Столицей другой Калифорнии служит во всем отличный от Лос-Анджелеса Сан-Франциско. Самый умный, свободный и дорогой город Америки и кормит лучше. Здешние деликатесы пахнут морем и помнят о золотой лихорадке. Последней Сан-Франциско обязан лучшими пекарнями страны. Замешивая хлеб, старатели делились друг с другом закваской. Так — из рук в руки — она добралась до наших дней, чтобы прославить город кислым хлебом — «sour dough». Конечно, теперь его можно купить и в Нью-Йорке, но хитрость в том, что только годы придают дрожжевой закваске должную крепость. Не в силах ждать полтора века, я каждый раз увожу домой батон-другой в мешке с видом на мост «Золотые ворота».
Море в Сан-Франциско слишком холодное — для нас, но не для крабов. Вместе с мэнскими омарами они делят кулинарную вершину Америки. Калифорнийский краб похож на бледный кирпич и весит не меньше — с кило. Из него можно приготовить что угодно, но лучше оставить его в покое, сварив без приправ в соленой тихоокеанской воде. Именно так поступают на Рыбацкой верфи, где крабов едят под обиженный лай морских львов, завидующих туристам. В прохладные дни (в Сан-Франциско всегда нужен пиджак, моя погода) тут еще подают густой суп из сливок с моллюсками, налитый в выдолбленную буханку. С собой нужно приносить только вино и мыло — краба нельзя съесть, не испачкавшись.

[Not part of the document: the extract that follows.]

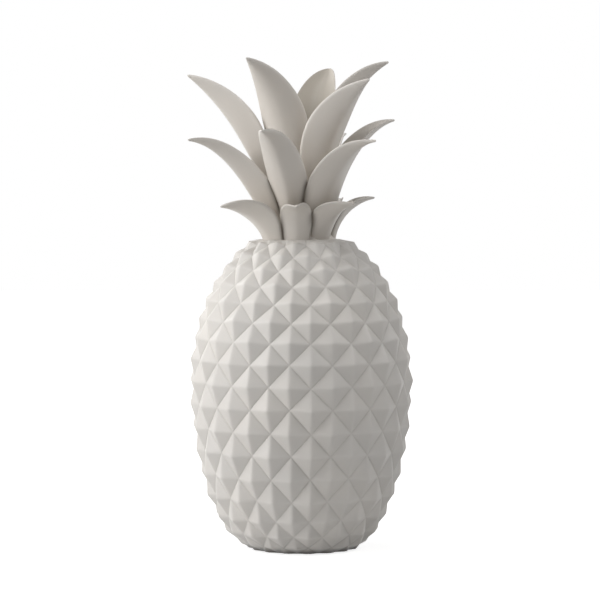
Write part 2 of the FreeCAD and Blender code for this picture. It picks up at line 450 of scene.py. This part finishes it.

Уже на моем американском веку к двум кулинарным Калифорниям прибавилась третья — самая здоровая. Благодаря ей зеленая часть занимает бо́льшую часть здешних супермаркетов. Будучи ботаническим садом страны, Калифорния знает толк во флоре и готовит ее по-своему. Никто, скажем, не умеет лучше обращаться с авокадо, разминая зрелую маслянистую мякоть со всем набором перцев из соседней Мексики (гуакамоле). Жаль, что от авокадо не худеют.